Let us not mince words. The latest contretemps over China’s sudden appetite for Taiwanese custard apples is not a story about agricultural bounty or bilateral goodwill. It is a parable of power dressed in the petty costume of produce. When Beijing announces a surge in imports of Taiwan’s prized sugar apples, the subtext is unmistakable: we control your market, your farmers, your economic lifeline. And the United Kingdom, in a fit of post-Brexit moralising, has rushed to endorse ‘democratic trade standards’ as if that phrase alone could reverse the slow asphyxiation of Taiwanese food security. This is the late-imperial game played with fruit crates instead of gunboats.
Consider the historical parallels. In the waning days of the Roman Republic, grain shipments from Egypt and North Africa became a lever of political control. Who held the breadbasket held Rome. Today, Taiwan’s agricultural sector is a microcosm of its existential dependency. Over 90% of its custard apple exports traditionally went to mainland China. When Beijing suspended imports in 2021 under the flimsy pretext of pest detection, entire farming communities faced ruin. Now, with a selective restoration, the message is clear: loyalty earns market access. This is not trade. It is tribute.
The UK’s response is a masterpiece of self-congratulatory irrelevance. By backing ‘democratic trade standards’ in the World Trade Organization, Whitehall imagines it is defending a rules-based order. But rules require enforcement. What is the mechanism? A strongly worded statement? A tariff on Chinese semiconductors? The British government, having squandered its own agricultural sovereignty in the rush to sign trade deals with Australia and New Zealand, now lectures others on food security. The irony would be amusing if the stakes were not so dire.
What we are witnessing is the intellectual decadence of the West. We cling to the vocabulary of the 1990s: globalisation, interdependence, win-win. Meanwhile, Xi Jinping’s China plays a longer, colder game. Every import is a dependency. Every ban is a warning. The UK’s gesture is not just futile. It is a distraction from the real crisis: the steady erosion of Taiwan’s ability to feed itself without Beijing’s permission. When a country cannot control its own food supply, sovereignty is a fiction.

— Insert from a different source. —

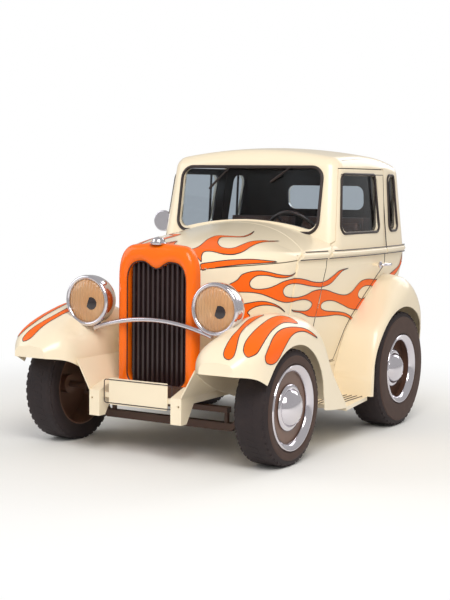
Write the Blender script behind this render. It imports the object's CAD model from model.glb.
import math

import bmesh
import bpy
from mathutils import Matrix, Vector
from mathutils.bvhtree import BVHTree
from mathutils.geometry import delaunay_2d_cdt


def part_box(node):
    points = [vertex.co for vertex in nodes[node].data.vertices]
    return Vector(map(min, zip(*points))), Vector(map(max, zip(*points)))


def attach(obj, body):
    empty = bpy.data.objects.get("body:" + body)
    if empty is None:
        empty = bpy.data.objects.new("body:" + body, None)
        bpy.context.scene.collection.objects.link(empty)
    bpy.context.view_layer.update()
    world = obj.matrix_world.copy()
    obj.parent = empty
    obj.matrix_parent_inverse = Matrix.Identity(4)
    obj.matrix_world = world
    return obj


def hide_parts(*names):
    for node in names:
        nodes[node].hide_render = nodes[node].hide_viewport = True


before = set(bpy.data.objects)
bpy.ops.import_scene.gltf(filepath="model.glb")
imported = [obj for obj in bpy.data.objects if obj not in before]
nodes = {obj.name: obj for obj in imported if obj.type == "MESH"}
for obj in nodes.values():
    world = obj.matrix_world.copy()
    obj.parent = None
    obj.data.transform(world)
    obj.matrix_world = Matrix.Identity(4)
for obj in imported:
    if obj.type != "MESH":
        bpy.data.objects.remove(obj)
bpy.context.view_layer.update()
sides = ((1, "left"), (-1, "right"))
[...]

Let us speak plainly. The custard apple is a symbol of Taiwan’s vulnerability. And the UK’s response is a symbol of our own intellectual surrender. We have traded the hard calculus of power for the soft comfort of principles. The Romans understood that grain ships were not just commerce. They were the sinews of empire. We have forgotten this lesson. And we will pay for it in the currency of lost influence and broken alliances.
This is not a column about fruit. It is a column about the failure of nerve that defines our age. Read it and weep. Or read it and act.